En el mercado inmobiliario eso no existe. La información sobre un terreno está dispersa. En los librotes del Registro de la Propiedad figuran los dueños formales y las cargas. La descripción de bienes rara vez tiene que ver con su realidad actual. La fotografía aérea, y la planimetría, que procesadas en ordenador ofrecerían expresión fiel, son materias arcanas, cosas de un futuro que nunca llegará. La geometría no cuenta, sólo la sintaxis, y, hasta hace poco, la caligrafía.
Otro, registro es el fiscal. Como la recaudadora es, en todo Estado moderno, la Administración más diligente, allí sí figuran los terrenos con forma y superficie. También con su valor a juicio de la Hacienda pública. Pero la publicidad de estos registros es menos nítida. Y en todo caso, tomando del de la Propiedad y del de Hacienda atributos parciales de la cosa (definición literaria, gráfica, de superficie, de valor), no llegaría nadie a conclusión certera.

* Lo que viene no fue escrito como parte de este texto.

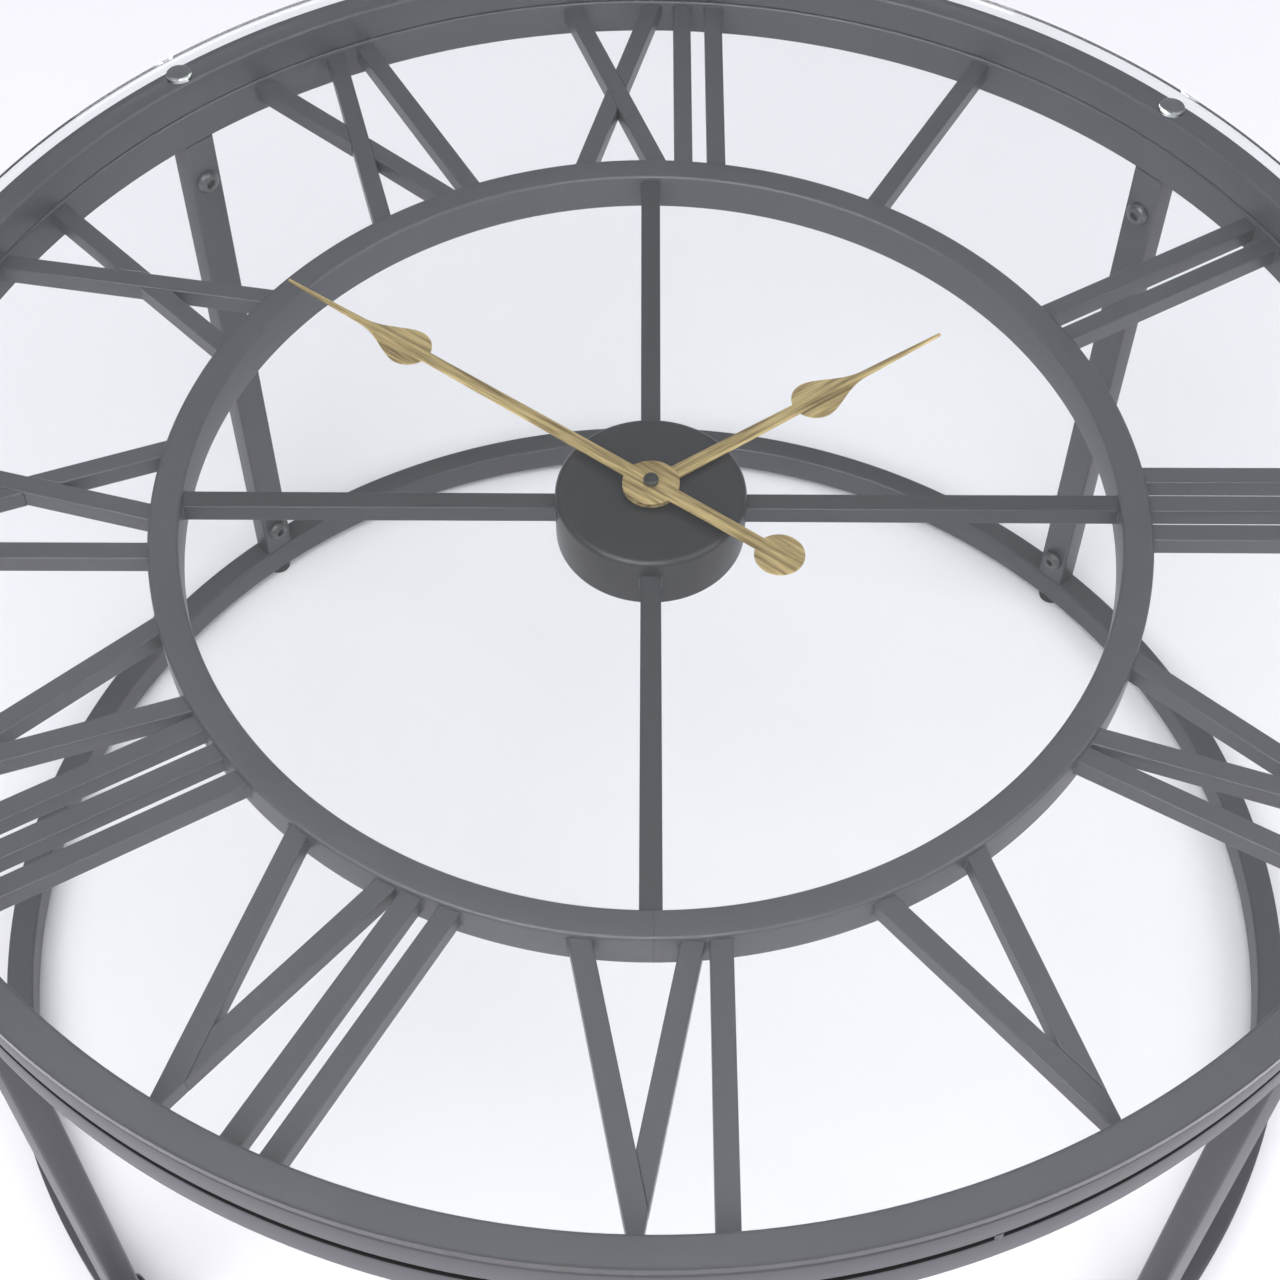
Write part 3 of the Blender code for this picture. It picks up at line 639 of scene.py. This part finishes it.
def softened(name, mesh, corner, material):
    """The mesh as a piece whose sharp edges are rounded."""
    piece = link_mesh(name, mesh)
    mesh.materials.append(material)
    edges = piece.modifiers.new("rounded_edges", "BEVEL")
    edges.width = corner
    edges.segments = 3
    edges.limit_method = "ANGLE"
    edges.angle_limit = math.radians(30)
    edges.harden_normals = False
    mesh.shade_smooth()
    mesh.set_sharp_from_angle(angle=math.radians(40))
    return piece


WELD_SINK = 0.0011
END_REACH = 0.0016
inner_face = rim_radius - RIM_WIDTH
weld_lines = []


def sink_ends(mesh, faces_at):
    """Pushes a bar's ends into the pieces they meet, and notes the upright edges where welds run."""
    for vertex in mesh.vertices:
        reach = math.hypot(vertex.co.x, vertex.co.y)
        for radius, direction in faces_at:
            if abs(reach - radius) < END_REACH:
                welded = (vertex.co.x * radius / reach, vertex.co.y * radius / reach, vertex.co.z)
                weld_lines.append(welded)
                share = (radius + direction * WELD_SINK) / reach
                vertex.co.x *= share
                vertex.co.y *= share


NUMERALS = ("XII", "I", "II", "III", "IV", "V", "VI", "VII", "VIII", "IX", "X", "XI")
JOINT_GAP = 0.00012


def corners_of(mesh, azimuth):
    """The corners of a bar's top face as (across, outwards), seen from the hub at that azimuth."""
    turn = math.radians(azimuth)
    top = max(vertex.co.z for vertex in mesh.vertices)
    found = [v.co for v in mesh.vertices if v.co.z > top - 0.0001]
    right, out = math.cos(turn), math.sin(turn)
    return [Vector((c.x * right - c.y * out, c.x * out + c.y * right)) for c in found]


def at_ring(corners, radius):
    return sorted((c for c in corners if abs(c.length - radius) < END_REACH), key=lambda c: c.x)


def meeting(a, b, c, d):
    """Where the line through a and b crosses the line through c and d."""
    along, other = b - a, d - c
    return a + along * ((c - a).cross(other) / along.cross(other))


def sunk_foot(corner):
    return corner * ((inner_ring_radius - WELD_SINK) / corner.length)


def sunk_head(corner):
    return corner * ((inner_face + WELD_SINK) / corner.length)


def v_bars(corners):
    """One arm runs through to the tip, and the other is cut to butt against its side."""
    left_foot, left_inner, right_inner, right_foot = at_ring(corners, inner_ring_radius)
    left_tip, right_tip = at_ring(corners, inner_face)
    crotch = min(corners, key=lambda c: abs(c.length - (inner_ring_radius + inner_face) / 2))
    step = meeting(right_inner, crotch, left_foot, left_tip)
    side = (crotch - right_inner).normalized()
    clear = Vector((-side.y, side.x)) * JOINT_GAP
    through = [sunk_foot(right_foot), sunk_head(right_tip), sunk_head(left_tip), step]
    through.append(sunk_foot(right_inner))
    return [through, [sunk_foot(left_foot), step + clear, crotch + clear, sunk_foot(left_inner)]]


def x_bars(corners, through_leans_right):
    """One bar runs through, and the other is two halves cut to butt against its sides."""
    feet, heads = at_ring(corners, inner_ring_radius), at_ring(corners, inner_face)
    rising, falling = (feet[:2], heads[2:]), (feet[2:], heads[:2])
    through, cut = (rising, falling) if through_leans_right else (falling, rising)
    left_side, right_side = zip(*through)
    near, far = (right_side, left_side) if through_leans_right else (left_side, right_side)
    (foot_a, foot_b), (head_a, head_b) = through
    bars = [[sunk_foot(foot_a), sunk_head(head_a), sunk_head(head_b), sunk_foot(foot_b)]]
    for ends, edge, sink in ((cut[0], near, sunk_foot), (cut[1], far, sunk_head)):
        met = [meeting(*edge, foot, head) for foot, head in zip(*cut)]
        away = (ends[0] + ends[1] - met[0] - met[1]).normalized() * 2 * JOINT_GAP
        bars.append([sink(ends[0]), met[0] + away, met[1] + away, sink(ends[1])])
    return bars


def bars_mesh(name, bars, azimuth, low, high):
    """Upright prisms over the bars' outlines, as one mesh of separate bars."""
    shape = bmesh.new()
    for outline in bars:
        loop = [shape.verts.new((corner.x, corner.y, low)) for corner in outline]
        face = shape.faces.new(loop)
        lifted = bmesh.ops.extrude_face_region(shape, geom=[face])["geom"]
        verts = [item for item in lifted if isinstance(item, bmesh.types.BMVert)]
        bmesh.ops.translate(shape, vec=(0.0, 0.0, high - low), verts=verts)
    shape.transform(Matrix.Rotation(-math.radians(azimuth), 4, "Z"))
    bmesh.ops.recalc_face_normals(shape, faces=shape.faces)
    return mesh_of(name, shape)


for node in sorted(named("numeral_")):
    bar_mesh = merged_copy(node, node + "_bar")
    numeral, glyph = node.split("_")[1:3]
    azimuth = 30.0 * NUMERALS.index(numeral)
    corners = corners_of(bar_mesh, azimuth)
    sink_ends(bar_mesh, ((inner_ring_radius, -1), (inner_face, 1)))
    if glyph in ("V", "X"):
        levels = [vertex.co.z for vertex in bar_mesh.vertices]
        bars = v_bars(corners) if glyph == "V" else x_bars(corners, numeral in ("IX", "XI"))
        bar_mesh = bars_mesh(node + "_bar", bars, azimuth, min(levels), max(levels))
    bar = softened(node + "_bar", bar_mesh, BAR_CORNER, GUNMETAL)
    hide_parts(node)
    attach(bar, "frame")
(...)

Ahora bien, lo que valga un terreno no lo da lo que la Hacienda diga, sino lo que con él pueda hacerse, esto es, sus posibles urbanísticos. Eso es ya municipal, son otras oficinas, funcionarios, prácticas. En general, el planteamiento urbanístico tiene más por definir que definido. Por otra parte, el plan hay que cambiarlo cada día para adecuarlo a una supuesta realidad fluyente. Las fichas urbanísticas de las fincas dependen siempre de algún desarrollo del plan. Lo que vaya a ocurrir no lo sabe nadie, o sólo alguno, que logrará el negocio. No entro ya en la ascensión del territorio físico a derecho ideal, que nos da un aprovechamiento teórico, negociable en un mercado celestial e inexistente. Al final, el que tiene un terreno, si no es muy avisado, no sabe lo que tiene. Menos lo sabe el mercado. Pero alguien lo sabrá.
¿Cómo es posible que todo esto ocurra? ¿No cabría acaso unificar procesos civiles en un tipo de juicio breve, en buena parte oral, directo, donde la gente, además, viera por sí misma a la justicia hacerse? ¿Qué impide que exista un proceso ágil y efectivo para evitar que el concurso de acreedores quede reservado a empresas enfermas terminales? ¿No cabría tecnificar y unificar registros sobre el territorio, definiendo al máximo cada finca, haciendo la información bien accesible y sirviendo desde un centro común al tabulador, al recaudador y al ordenador del territorio? Y, en fin, ¿no hay en España acreditados y excelsos juristas de los que surja alguna voz denunciando lo que ocurre y proponiendo una ambiciosa y radical teoría de la reforma?
El problema es que esas soluciones no interesan. Sólo serían buenas para el consumidor jurídico, para el ciudadano. Pero, ¿en qué puede beneficiar el desbroce de la selva jurídica a los habitantes de despachos universitarios que viven y hacen sus curricula de idear sobre abstrusas escolásticas? ¿Habría trabajo, o las ganancias de hoy, para tantos abogados, procuradores y funcionanos si se agilizan los procesos? ¿Beneficiaría un aligeramiento del derecho y la justicia al negocio editorial? ¿Cómo alimentarían los grandes del derecho concursal su espacioso estómago si el proceso fuera sencillo y de común sentido? ¿Cabe pensar siquiera en tocar el fuero escrutinario de notarios, registradores o corredores de comercio? ¿Qué sería del poder municipal si el ciudadano supiera lo que puede hacer en su terreno, y por tanto, lo que vale? ¿Qué de los tratantes de este mercado? Y, en fin, ¿no se nutren de juristas, hechos de esas hechuras, los colectivos que de verdad legislan en las Cámaras? Aquí puede reinar por los siglos de los siglos la pax jurídica, nunca mejor dicho.
El consumidor jurídico no se ha enterado todavía de tal entramado y tales tramas. No es fácil que lo logre. El derecho es territorio bien guardado, heredero por parte de madre de los antiguos cánones, protegido por ritos, solemnidades, togas y miedos. Mientras la sociedad avanza, y otros servicios públicos toman el ritmo de los tiempos, el derecho se va convirtiendo en una isla ucrónica, habitada por extraños pobladores, que hablan una antigua jerga, practican un culto hermético y son hostiles a los intrusos que llegan en sus barcas, con los que pueden llegar a practicar canibalismo.
Pedro de Silva es abogado y escritor.